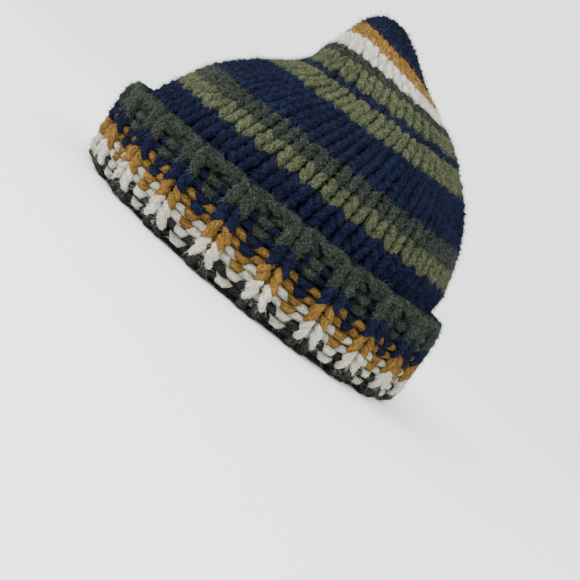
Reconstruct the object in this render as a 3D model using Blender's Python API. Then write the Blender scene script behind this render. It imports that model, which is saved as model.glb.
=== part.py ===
"""Chunky hand-knit beanie: a ribbed cuff, turned up once, round a hollow stockinette crown.

Metres, +Z up. The front of the hat faces -Y. It rests on the fold of its cuff at Z = 0.
"""

import math

import bmesh
import bpy

# Whole hat
BRIM_LENGTH = 0.2120
BRIM_WIDTH = 0.1820
HAT_HEIGHT = 0.1540

# Cuff: the turned-up layer, the inner layer behind it and the slot between them
CUFF_HEIGHT = 0.0485
CUFF_BACK_RISE = 0.0030
CUFF_LEAN = 0.0055
LEAN_PIVOT_SHARE = 0.4065
TURNED_LAYER = 0.0075
INNER_LAYER = 0.0060
FOLD_SLOT = 0.0012
REST_WIDTH = 0.0060
INNER_LAYER_SHARE = 0.80

# Ribs: one knit column and one purl column each
RIB_COUNT = 22
RIB_TURN_ANGLE = -0.37
RIB_RELIEF = 0.0030
INSIDE_RIB_RELIEF = 0.0014
COLUMNS_PER_RIB = 6

# Crown: one layer of knitting, two wales for each rib of the cuff
CROWN_WALL = 0.0060
WALE_RELIEF = 0.0014
COLUMNS_PER_WALE = 2
SEAT_GAP = 0.0003

# Outside of the turned-up layer, from the rest to its cast-on edge.
# rise: share of the cuff's height; inset: share of the turned-up layer; rib: share of the rib relief
OUTSIDE_ROWS = (
    (0.035, 0.20, 0.50),
    (0.120, 0.03, 1.00),
    (0.300, 0.00, 1.00),
    (0.520, 0.00, 1.00),
    (0.720, 0.05, 1.00),
    (0.870, 0.20, 0.80),
    (0.965, 0.50, 0.40),
    (1.000, 0.90, 0.20),
)

# Hidden side of the turned-up layer, from its edge down to the slot. Columns as above.
HIDDEN_ROWS = (
    (0.965, 1.22, 0.00),
    (0.880, 1.10, 0.00),
    (0.520, 1.02, 0.00),
    (0.170, 1.00, 0.00),
)

# Inside of the inner layer, from its top down to the rest.
# rise: share of the cuff's height; inset: share of the inner layer; rib: share of the inside relief
INSIDE_ROWS = (
    (0.500, 1.00, 1.00),
    (0.260, 1.00, 1.00),
    (0.110, 0.96, 1.00),
    (0.030, 0.74, 0.50),
)
SLOT_FLOOR_SHARE = 0.13

# Outer surface of the crown, from its seat on the inner layer to the peak.
# rise: share of the height above the seat; front, back: shares of the seat's half length, from its centre;
# side: share of the seat's half width
CROWN_ROWS = (
    (0.00, 1.000, 1.000, 1.000),
    (0.03, 1.000, 1.000, 1.000),
    (0.09, 0.975, 0.960, 0.975),
    (0.18, 0.930, 0.955, 0.955),
    (0.27, 0.878, 0.925, 0.920),
    (0.36, 0.810, 0.880, 0.870),
    (0.45, 0.706, 0.820, 0.805),
    (0.53, 0.600, 0.755, 0.735),
    (0.60, 0.500, 0.675, 0.655),
    (0.66, 0.455, 0.590, 0.585),
    (0.73, 0.435, 0.480, 0.510),
    (0.79, 0.415, 0.335, 0.420),
    (0.85, 0.395, 0.170, 0.325),
    (0.91, 0.372, 0.040, 0.240),
    (0.96, 0.332, -0.060, 0.165),
    (0.99, 0.280, -0.150, 0.085),
)
TIP_FRONT_SHARE = 0.217

# Where the wales run together in pairs, as shares of the crown's rise
DECREASE_START_SHARE = 0.45
DECREASE_END_SHARE = 0.80
RELIEF_FADE_SHARE = 0.90

SMOOTH_ANGLE = math.radians(60)
WELD_DISTANCE = 0.00001


def smooth_step(low, high, value):
    share = min(max((value - low) / (high - low), 0.0), 1.0)
    return share * share * (3.0 - 2.0 * share)


def rib_height(turn):
    """1 along the middle of a knit column, 0 along a purl column."""
    return 0.5 + 0.5 * math.cos(RIB_COUNT * (turn - RIB_TURN_ANGLE))


def cuff_height(turn):
    """The cuff is turned up a little higher at the back."""
    return CUFF_HEIGHT + CUFF_BACK_RISE * math.sin(turn)


def cuff_centre(rise):
    """Y of the cuff's middle: it leans forward as it rises, and is over the origin at the pivot's rise."""
    return CUFF_LEAN * (LEAN_PIVOT_SHARE - rise)


def cuff_section():
    """Rows round the cuff's section: rise, depth from the outer envelope, outer and inside rib shares."""
    slot_far = TURNED_LAYER + FOLD_SLOT
    inside = slot_far + INNER_LAYER
    rest_near = (inside - REST_WIDTH) / 2
    rows = [(0.0, rest_near, 0.0, 0.0)]
    for rise, inset, rib in OUTSIDE_ROWS + HIDDEN_ROWS:
        rows.append((rise, inset * TURNED_LAYER, rib, 0.0))
    rows.append((SLOT_FLOOR_SHARE, TURNED_LAYER + FOLD_SLOT / 2, 0.0, 0.0))
    for rise in (HIDDEN_ROWS[-1][0], INSIDE_ROWS[0][0], INNER_LAYER_SHARE):
        rows.append((rise, slot_far, 0.0, 0.0))
    rows.append((INNER_LAYER_SHARE, inside, 0.0, 0.0))
    for rise, inset, rib in INSIDE_ROWS:
        rows.append((rise, slot_far + inset * INNER_LAYER, 0.0, rib))
    rows.append((0.0, rest_near + REST_WIDTH, 0.0, 0.0))
    return rows


def cuff_ring(row, columns):
    """One closed ring of points round the cuff for a row of its section."""
    rise, depth, outer_rib, inside_rib = row
    points = []
    for column in range(columns):
        turn = math.tau * column / columns + RIB_TURN_ANGLE
        rib = rib_height(turn)
        inset = depth + outer_rib * RIB_RELIEF * (1.0 - rib) + inside_rib * INSIDE_RIB_RELIEF * rib
        points.append((
            (BRIM_WIDTH / 2 - inset) * math.cos(turn),
            (BRIM_LENGTH / 2 - inset) * math.sin(turn) + cuff_centre(rise),
            rise * cuff_height(turn),
        ))
    return points


def wale_groove(turn, rise):
    """1 in the groove between two wales, 0 on a wale; the wales pair up towards the peak."""
    wales = 2 * RIB_COUNT
    fine = 0.5 - 0.5 * math.cos(wales * (turn - RIB_TURN_ANGLE))
    coarse = 0.5 - 0.5 * math.cos(wales / 2 * (turn - RIB_TURN_ANGLE))
    paired = smooth_step(DECREASE_START_SHARE, DECREASE_END_SHARE, rise)
    fade = 1.0 - smooth_step(RELIEF_FADE_SHARE, 1.0, rise)
    return fade * (fine * (1.0 - paired) + coarse * paired)


def seat_height(turn):
    return INNER_LAYER_SHARE * cuff_height(turn) + SEAT_GAP


def seat_half(size):
    """Half of the crown's length or width where it sits on the inner layer."""
    return size / 2 - TURNED_LAYER - FOLD_SLOT


def crown_ring(row, columns):
    """One closed ring of points round the crown's outer surface."""
    rise, front, back, side = row
    half_length = seat_half(BRIM_LENGTH)
    middle = cuff_centre(INNER_LAYER_SHARE) + half_length * (back - front) / 2
    points = []
    for column in range(columns):
        turn = math.tau * column / columns + RIB_TURN_ANGLE
        inset = WALE_RELIEF * wale_groove(turn, rise)
        seat = seat_height(turn)
        points.append((
            (seat_half(BRIM_WIDTH) * side - inset) * math.cos(turn),
            (half_length * (front + back) / 2 - inset) * math.sin(turn) + middle,
            seat + rise * (HAT_HEIGHT - seat),
        ))
    return points


def crown_tip():
    """Where the last stitches are drawn together, forward of the middle."""
    return (0.0, cuff_centre(INNER_LAYER_SHARE) - TIP_FRONT_SHARE * seat_half(BRIM_LENGTH), HAT_HEIGHT)


def tube_of(rings, closed):
    """A grid rolled into a tube through the rings; its last ring meets the first when closed."""
    columns = len(rings[0])
    bands = len(rings) if closed else len(rings) - 1
    shape = bmesh.new()
    bmesh.ops.create_grid(shape, x_segments=columns, y_segments=bands, size=0.5)
    for corner in shape.verts:
        column = round((corner.co.x + 0.5) * columns) % columns
        band = round((corner.co.y + 0.5) * bands) % len(rings)
        corner.co = rings[band][column]
    bmesh.ops.remove_doubles(shape, verts=shape.verts, dist=WELD_DISTANCE)
    return shape


def knit_material(name, colour):
    material = bpy.data.materials.new(name)
    material.use_nodes = True
    surface = material.node_tree.nodes["Principled BSDF"]
    surface.inputs["Base Color"].default_value = (*colour, 1.0)
    surface.inputs["Roughness"].default_value = 0.95
    surface.inputs["Metallic"].default_value = 0.0
    return material


def finished_object(name, shape, material):
    """Turns a worked bmesh into an object of the scene, smooth but for its sharp edges."""
    bmesh.ops.recalc_face_normals(shape, faces=shape.faces)
    mesh = bpy.data.meshes.new(name)
    shape.to_mesh(mesh)
    shape.free()
    mesh.materials.append(material)
    mesh.shade_smooth()
    mesh.set_sharp_from_angle(angle=SMOOTH_ANGLE)
    piece = bpy.data.objects.new(name, mesh)
    bpy.context.scene.collection.objects.link(piece)
    return piece


def make_cuff():
    columns = RIB_COUNT * COLUMNS_PER_RIB
    rings = [cuff_ring(row, columns) for row in cuff_section()]
    shape = tube_of(rings, closed=True)
    return finished_object("cuff", shape, knit_material("dark_olive_wool", (0.045, 0.055, 0.042)))


def make_crown():
    columns = 2 * RIB_COUNT * COLUMNS_PER_WALE
    rings = [crown_ring(row, columns) for row in CROWN_ROWS]
    shape = tube_of(rings + [[crown_tip()] * columns], closed=False)
    crown = finished_object("crown", shape, knit_material("navy_wool", (0.014, 0.023, 0.090)))
    wall = crown.modifiers.new("wall", "SOLIDIFY")
    wall.thickness = CROWN_WALL
    wall.offset = -1.0
    return crown


def main():
    for old in list(bpy.data.objects):
        bpy.data.objects.remove(old, do_unlink=True)
    make_cuff()
    make_crown()


main()
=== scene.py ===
"""Chunky hand-knit beanie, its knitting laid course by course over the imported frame. Metres, +Z up."""

import math

import bpy
import numpy as np
from mathutils import Matrix, Vector


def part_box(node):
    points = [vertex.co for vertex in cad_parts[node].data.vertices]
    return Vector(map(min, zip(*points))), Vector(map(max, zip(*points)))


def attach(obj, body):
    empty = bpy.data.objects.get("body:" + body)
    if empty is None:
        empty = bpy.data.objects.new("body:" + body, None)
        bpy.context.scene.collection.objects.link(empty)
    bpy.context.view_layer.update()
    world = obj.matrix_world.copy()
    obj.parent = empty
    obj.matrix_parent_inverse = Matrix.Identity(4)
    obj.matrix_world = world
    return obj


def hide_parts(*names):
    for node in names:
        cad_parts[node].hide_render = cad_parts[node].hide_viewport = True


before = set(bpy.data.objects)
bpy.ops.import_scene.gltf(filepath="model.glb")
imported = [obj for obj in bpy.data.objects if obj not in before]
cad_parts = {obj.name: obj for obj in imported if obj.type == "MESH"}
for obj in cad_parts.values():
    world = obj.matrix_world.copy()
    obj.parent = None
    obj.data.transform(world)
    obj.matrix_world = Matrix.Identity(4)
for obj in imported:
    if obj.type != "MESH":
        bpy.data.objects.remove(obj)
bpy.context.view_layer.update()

# Heights read from the frame
CUFF_TOP = Vector(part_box("cuff")[1]).z
HAT_HEIGHT = Vector(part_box("crown")[1]).z

# Cuff, as the frame's solid is built
CUFF_BACK_RISE = 0.0030
CUFF_LEAN = 0.0055
LEAN_PIVOT = 0.4065
CUFF_HEIGHT = CUFF_TOP - CUFF_BACK_RISE
BRIM_HALF_LENGTH = 0.1060
BRIM_HALF_WIDTH = 0.0910
TURNED_LAYER = 0.0075
FOLD_SLOT = 0.0012
INNER_LAYER_RISE = 0.80
RIB_COUNT = 22
RIB_TURN = -0.37

# Path of the fabric's middle through the cuff, from the cast-on edge round the fold and up inside.
# rise: share of the cuff's height; depth: metres in from the cuff's outer envelope
CUFF_PATH = (
    (0.960, 0.0056),
    (0.860, 0.0047),
    (0.700, 0.0040),
    (0.500, 0.0037),
    (0.280, 0.0037),
    (0.140, 0.0041),
    (0.075, 0.0062),
    (0.062, 0.0080),
    (0.080, 0.0098),
    (0.160, 0.0114),
    (0.300, 0.0118),
    (0.520, 0.0118),
    (0.740, 0.0118),
)

# Outer surface of the crown above its seat, as the frame's solid is built.
# rise: share of the height above the seat; front, back: shares of the seat's half length;
# side: share of its half width
CROWN_PATH = (
    (0.03, 1.000, 1.000, 1.000),
    (0.09, 0.975, 0.960, 0.975),
    (0.18, 0.930, 0.955, 0.955),
    (0.27, 0.878, 0.925, 0.920),
    (0.36, 0.810, 0.880, 0.870),
    (0.45, 0.706, 0.820, 0.805),
    (0.53, 0.600, 0.755, 0.735),
    (0.60, 0.500, 0.675, 0.655),
    (0.66, 0.455, 0.590, 0.585),
    (0.73, 0.435, 0.480, 0.510),
    (0.79, 0.415, 0.335, 0.420),
    (0.85, 0.395, 0.170, 0.325),
    (0.91, 0.372, 0.040, 0.240),
    (0.96, 0.332, -0.060, 0.165),
    (0.99, 0.280, -0.150, 0.085),
    (1.00, 0.217, -0.217, 0.000),
)
CROWN_SINK = 0.0036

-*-

Aim of the exercise: Copy exactly the lines from the line with "obj.parent = empty" up to and including the line with "bpy.data.objects.remove(obj)", and no other lines.

Solution to this exercise:
    obj.parent = empty
    obj.matrix_parent_inverse = Matrix.Identity(4)
    obj.matrix_world = world
    return obj


def hide_parts(*names):
    for node in names:
        cad_parts[node].hide_render = cad_parts[node].hide_viewport = True


before = set(bpy.data.objects)
bpy.ops.import_scene.gltf(filepath="model.glb")
imported = [obj for obj in bpy.data.objects if obj not in before]
cad_parts = {obj.name: obj for obj in imported if obj.type == "MESH"}
for obj in cad_parts.values():
    world = obj.matrix_world.copy()
    obj.parent = None
    obj.data.transform(world)
    obj.matrix_world = Matrix.Identity(4)
for obj in imported:
    if obj.type != "MESH":
        bpy.data.objects.remove(obj)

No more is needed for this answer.